The Indian Navy has started the process of identifying twin-engine fighter candidates for its Indian Aircraft Carrier-2. It has rejected the naval version of the single-engine, domestically producted, HAL Light Combat Aircraft (LCA). India has procured Russian Mig-29Ks for its current carrier Vikramaditya (formerly the Russian carrier Admiral Gorshkov) and for its first indigenous aircraft carrier (IAC-1), which is under construction.
“The present naval version of the Light Combat Aircraft does not meet the qualitative requirements of the Indian Navy,” Chief of Navy Staff Admiral Sunil Lanba told AIN. “While the Navy will continue to support the Defense Research Development Organization (DRDO) in developing a carrier-based LCA, we will seek [alternative] aircraft elsewhere at the same time,” Lanba confirmed. They will most likely be catapult-assisted take-off but with arrested recovery designs, to match the design of the IAC-2. (The Vikramaditya and IAC-1 have ski-jump take-offs).

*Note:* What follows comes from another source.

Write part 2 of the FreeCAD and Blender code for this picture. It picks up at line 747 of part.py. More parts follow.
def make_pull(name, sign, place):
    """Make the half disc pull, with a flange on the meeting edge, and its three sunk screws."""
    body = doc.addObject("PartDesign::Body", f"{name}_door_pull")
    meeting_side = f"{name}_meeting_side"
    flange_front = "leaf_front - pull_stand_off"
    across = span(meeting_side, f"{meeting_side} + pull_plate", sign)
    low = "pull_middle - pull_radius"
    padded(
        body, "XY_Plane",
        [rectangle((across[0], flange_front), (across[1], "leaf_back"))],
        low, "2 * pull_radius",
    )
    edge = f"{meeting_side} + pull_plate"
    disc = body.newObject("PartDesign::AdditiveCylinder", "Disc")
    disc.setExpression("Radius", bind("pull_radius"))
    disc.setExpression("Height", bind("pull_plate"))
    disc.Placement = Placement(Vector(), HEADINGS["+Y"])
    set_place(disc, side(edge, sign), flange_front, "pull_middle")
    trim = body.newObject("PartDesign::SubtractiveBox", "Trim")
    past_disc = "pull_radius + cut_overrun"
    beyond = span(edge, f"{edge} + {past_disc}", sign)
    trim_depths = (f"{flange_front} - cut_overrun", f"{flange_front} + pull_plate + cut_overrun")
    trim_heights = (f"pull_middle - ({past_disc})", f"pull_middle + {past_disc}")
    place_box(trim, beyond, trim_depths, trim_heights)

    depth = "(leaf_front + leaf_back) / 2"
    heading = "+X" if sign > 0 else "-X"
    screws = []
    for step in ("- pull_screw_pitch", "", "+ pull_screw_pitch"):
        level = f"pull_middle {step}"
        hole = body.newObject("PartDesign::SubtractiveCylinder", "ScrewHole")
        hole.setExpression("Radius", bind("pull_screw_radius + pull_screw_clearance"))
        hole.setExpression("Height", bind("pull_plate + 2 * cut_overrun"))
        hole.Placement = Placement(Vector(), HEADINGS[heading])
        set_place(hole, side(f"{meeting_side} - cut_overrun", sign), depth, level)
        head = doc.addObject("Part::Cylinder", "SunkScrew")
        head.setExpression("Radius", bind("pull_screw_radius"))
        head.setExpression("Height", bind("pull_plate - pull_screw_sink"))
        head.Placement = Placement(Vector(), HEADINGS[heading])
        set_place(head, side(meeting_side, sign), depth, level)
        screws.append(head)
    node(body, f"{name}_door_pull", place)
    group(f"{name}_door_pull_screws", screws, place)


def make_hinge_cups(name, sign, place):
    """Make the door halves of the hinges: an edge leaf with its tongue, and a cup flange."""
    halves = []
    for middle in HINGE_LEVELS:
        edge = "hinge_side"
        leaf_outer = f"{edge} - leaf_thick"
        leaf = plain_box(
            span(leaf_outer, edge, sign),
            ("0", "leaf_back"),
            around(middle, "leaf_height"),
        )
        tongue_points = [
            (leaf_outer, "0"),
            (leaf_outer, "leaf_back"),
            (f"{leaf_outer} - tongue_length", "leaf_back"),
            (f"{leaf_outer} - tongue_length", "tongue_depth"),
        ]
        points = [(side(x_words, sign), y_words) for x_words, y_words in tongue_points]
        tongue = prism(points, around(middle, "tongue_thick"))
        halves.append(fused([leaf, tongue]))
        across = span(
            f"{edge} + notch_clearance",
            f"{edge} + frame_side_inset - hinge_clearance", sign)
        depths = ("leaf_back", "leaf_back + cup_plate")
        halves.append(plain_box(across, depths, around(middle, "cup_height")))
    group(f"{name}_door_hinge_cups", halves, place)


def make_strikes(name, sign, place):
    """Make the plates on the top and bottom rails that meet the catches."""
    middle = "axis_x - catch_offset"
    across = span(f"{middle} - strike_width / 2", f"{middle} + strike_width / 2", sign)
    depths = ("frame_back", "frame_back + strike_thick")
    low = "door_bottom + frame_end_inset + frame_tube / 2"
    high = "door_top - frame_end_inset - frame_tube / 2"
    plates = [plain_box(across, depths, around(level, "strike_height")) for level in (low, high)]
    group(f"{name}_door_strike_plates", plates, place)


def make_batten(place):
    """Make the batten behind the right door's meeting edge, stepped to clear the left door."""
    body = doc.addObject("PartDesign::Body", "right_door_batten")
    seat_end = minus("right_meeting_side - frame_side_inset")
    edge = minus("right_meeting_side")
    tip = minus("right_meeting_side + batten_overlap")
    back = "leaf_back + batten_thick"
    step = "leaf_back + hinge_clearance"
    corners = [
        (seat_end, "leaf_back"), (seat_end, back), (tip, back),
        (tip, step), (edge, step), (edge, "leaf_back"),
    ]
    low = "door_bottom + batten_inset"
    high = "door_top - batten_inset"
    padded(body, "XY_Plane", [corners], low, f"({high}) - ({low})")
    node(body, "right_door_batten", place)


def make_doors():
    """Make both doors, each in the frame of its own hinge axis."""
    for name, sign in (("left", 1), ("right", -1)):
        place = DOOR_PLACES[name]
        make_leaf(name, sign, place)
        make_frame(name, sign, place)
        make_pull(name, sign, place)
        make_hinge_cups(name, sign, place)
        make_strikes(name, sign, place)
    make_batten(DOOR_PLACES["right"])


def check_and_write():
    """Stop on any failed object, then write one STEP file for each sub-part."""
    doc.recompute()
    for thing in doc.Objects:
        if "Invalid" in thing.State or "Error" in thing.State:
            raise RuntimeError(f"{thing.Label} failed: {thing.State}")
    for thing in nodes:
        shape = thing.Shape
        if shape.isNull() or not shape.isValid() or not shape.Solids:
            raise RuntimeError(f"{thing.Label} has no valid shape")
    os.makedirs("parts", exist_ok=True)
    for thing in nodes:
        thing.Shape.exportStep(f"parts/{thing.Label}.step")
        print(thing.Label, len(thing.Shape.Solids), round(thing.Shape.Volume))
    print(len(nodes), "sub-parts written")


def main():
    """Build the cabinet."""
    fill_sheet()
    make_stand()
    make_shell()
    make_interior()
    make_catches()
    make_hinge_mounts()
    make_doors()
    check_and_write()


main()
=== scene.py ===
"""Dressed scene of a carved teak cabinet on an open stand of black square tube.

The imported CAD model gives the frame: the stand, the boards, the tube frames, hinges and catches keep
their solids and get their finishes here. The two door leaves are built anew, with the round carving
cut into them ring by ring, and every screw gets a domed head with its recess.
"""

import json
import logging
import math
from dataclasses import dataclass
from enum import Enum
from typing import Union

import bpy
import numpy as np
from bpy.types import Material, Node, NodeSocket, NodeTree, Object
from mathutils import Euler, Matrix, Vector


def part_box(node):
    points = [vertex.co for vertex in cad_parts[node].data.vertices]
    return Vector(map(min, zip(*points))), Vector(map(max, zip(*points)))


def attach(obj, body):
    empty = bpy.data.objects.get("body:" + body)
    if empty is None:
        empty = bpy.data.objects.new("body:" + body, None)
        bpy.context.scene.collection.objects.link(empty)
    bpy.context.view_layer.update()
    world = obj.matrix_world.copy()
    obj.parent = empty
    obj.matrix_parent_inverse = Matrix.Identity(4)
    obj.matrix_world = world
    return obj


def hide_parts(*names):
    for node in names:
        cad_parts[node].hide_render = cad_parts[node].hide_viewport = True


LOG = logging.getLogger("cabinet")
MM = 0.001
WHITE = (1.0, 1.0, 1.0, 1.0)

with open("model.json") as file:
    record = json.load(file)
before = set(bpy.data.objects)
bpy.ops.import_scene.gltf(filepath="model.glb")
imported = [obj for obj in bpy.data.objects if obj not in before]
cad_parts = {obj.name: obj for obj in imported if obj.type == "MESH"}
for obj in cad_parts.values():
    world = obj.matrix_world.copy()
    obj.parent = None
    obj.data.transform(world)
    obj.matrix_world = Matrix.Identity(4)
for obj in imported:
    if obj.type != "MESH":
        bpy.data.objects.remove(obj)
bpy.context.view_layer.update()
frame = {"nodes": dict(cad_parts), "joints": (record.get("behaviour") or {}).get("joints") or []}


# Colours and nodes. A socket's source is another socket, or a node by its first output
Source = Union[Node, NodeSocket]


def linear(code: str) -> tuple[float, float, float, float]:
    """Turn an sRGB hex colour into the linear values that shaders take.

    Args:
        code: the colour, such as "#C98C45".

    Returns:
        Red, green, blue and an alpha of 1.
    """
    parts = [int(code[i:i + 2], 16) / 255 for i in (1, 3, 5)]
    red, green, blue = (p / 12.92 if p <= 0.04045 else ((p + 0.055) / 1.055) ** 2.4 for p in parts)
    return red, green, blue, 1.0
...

The requirement is expected to be for 20 aircraft, and will be independent of the “Make in India” plans for a single-engine Air Force fighter, for which OEMs have had discussions on with the Ministry of Defence. The Navy’s desire for twin engines would therefore rule out the carrier-based version of the Saab Gripen, which the Swedish company continues to study, now in cooperation with Embraer. The choices for the Navy carrier fighter would appear to be limited, unless Russian designs are considered again. The Boeing F/A-18E/F and Dassault Rafale M could be candidates.
Currently, two naval LCA technology demonstrators are flying, but without any payloads. “These are just able to takeoff and land. Though this is a good learning experience, the naval LCA is too heavy for its current engine. It does not meet the thrust ratio required to take off with full weapon load,” a navy official told AIN. He added that aerodynamic stress level on a carrier aircraft is high. For instance, the design for the naval version has to incorporate a radar “that needs to be shock-mounted, since the aircraft lands at 135 knots with afterburners on and full flaps.”
“In DRDO’s defense, it did take the Navy time to tell them whether they needed the aircraft to be designed for the ski or catapult,” said a representative of a leadingOEM speaking with AIN on condition of anonymity. The naval LCA design is based on the ski-jump and to replace the Mig-29Ks that will go for upgrades in 2019 and replacement in 2029.